I am a writer and if I do my job well then I will give you a piece of myself that you will want to keep with you, and in my mind that is a concept too beautiful for words. Dearest reader, I would take a bullet for you. For you I would shine a warm light in the coldest, darkest night. I would always keep my hand ready should you want to reach out for it. If you were hated by the world, I would stand with you and if everyone started throwing rocks or loosing arrows I would wrap myself around you. You make me what I am, and I mean every word of what I've said.

All the love in the world pulses through me as I do what I am supposed to do.

Now begins my sacred work…

Two hats are hanging on a hat rack when one turns to the other and says, "you stay here, I'll go on a head!"

Did you ever hear about that soldier who came back from the war after being exposed to mustard gas and pepper spray?
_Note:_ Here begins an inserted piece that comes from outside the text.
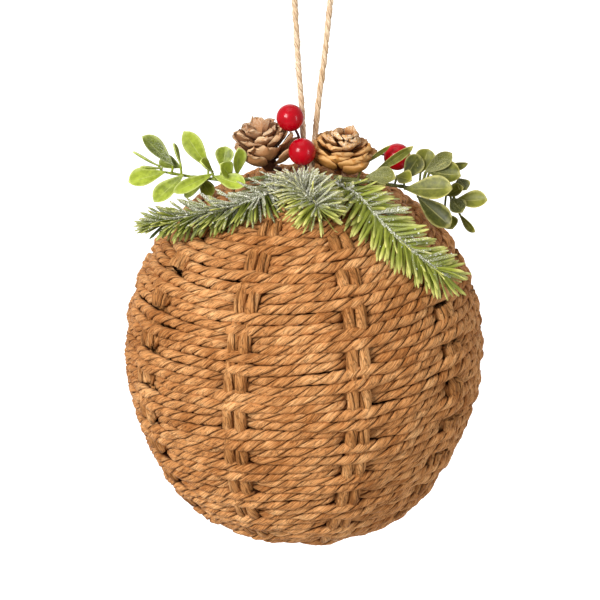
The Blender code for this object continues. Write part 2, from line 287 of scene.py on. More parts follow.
@dataclass(frozen=True)
class RopeFinish:
    """Twisted natural fibre: ply streaks, painted shade in folds, grooves and gaps, patches of tone.
    """

    name: str
    pale: Triple
    body: Triple
    deep: Triple
    # Painted shade: the colour laid into folds, grooves and gaps
    painted_shade: Triple
    streak_height: float = 0.00022
    # How strongly that painted shade shows
    painted_shade_strength: float = 1.0
    roughness: float = 0.62
    shine: float = 0.10
    streak_scale: Triple = (0.16, 1.9, 1.9)
    hair_scale: Triple = (0.22, 6.5, 6.5)
    fold_scale: Triple = (0.30, 1.1, 1.1)
    patch_scale: float = 55.0

    def material(self) -> bpy.types.Material:
        """Build the material.

        Returns:
            The material, which reads the marks grain (mm along and round a ply), shade (painted
            shade,
            1 down in grooves and gaps) and tone (paler or darker rope, -1 to 1).
        """
        bench = Bench(self.name)
        grain = bench.mark("grain", "Vector")
        streaks = bench.noise(bench.scaled(grain, self.streak_scale), 1.0, 3.0, 0.62)
        hairs = bench.noise(bench.scaled(grain, self.hair_scale), 1.0, 2.0, 0.55)
        folds = bench.noise(bench.scaled(grain, self.fold_scale), 1.0, 1.0)
        crease = (1.0 - abs(folds * 2.0 - 1.0)).between(0.90, 0.985)
        patches = bench.noise(bench.place(), self.patch_scale, 2.0)
        tone = bench.mark("tone")
        lift = (streaks.between(0.30, 0.72) * 0.55 + hairs.between(0.3, 0.7) * 0.25
                + patches.between(0.3, 0.7) * 0.25 + tone * 0.22 - 0.06).clamped()
        colour = bench.blend(lift.between(0.0, 0.55), self.deep, self.body)
        colour = bench.blend(lift.between(0.5, 1.0), colour, self.pale)
        # Painted shade along the fold lines
        colour = bench.blend(crease * 0.55, colour, self.painted_shade)
        shade = bench.mark("shade")
        # Painted shade by the shade mark: grooves between plies, gaps between ropes, beside stakes
        colour = bench.blend((shade * shade * self.painted_shade_strength).clamped(), colour, self.painted_shade)
        height = streaks * 0.6 + hairs * 0.35 - crease * 0.5
        return bench.dress(Base_Color=colour, Roughness=self.roughness,
                           Specular_IOR_Level=self.shine,
                           Normal=bench.bump(height, self.streak_height))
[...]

Yes, he is a seasoned veteran.

Seriously though, I took my puppy Bowser to the vet's office the other day because he hurt his paw and the vet picks him up and looks him over and says "Mr. Moses I'm going to have to put Bowser down," so I said "but why?!" and he said "because he's very heavy."

Oh, and you know I got a new book about Glue, I couldn't put it down!

But you know what really makes my blood boil? A crematorium.

We are now connected through love and painful groans.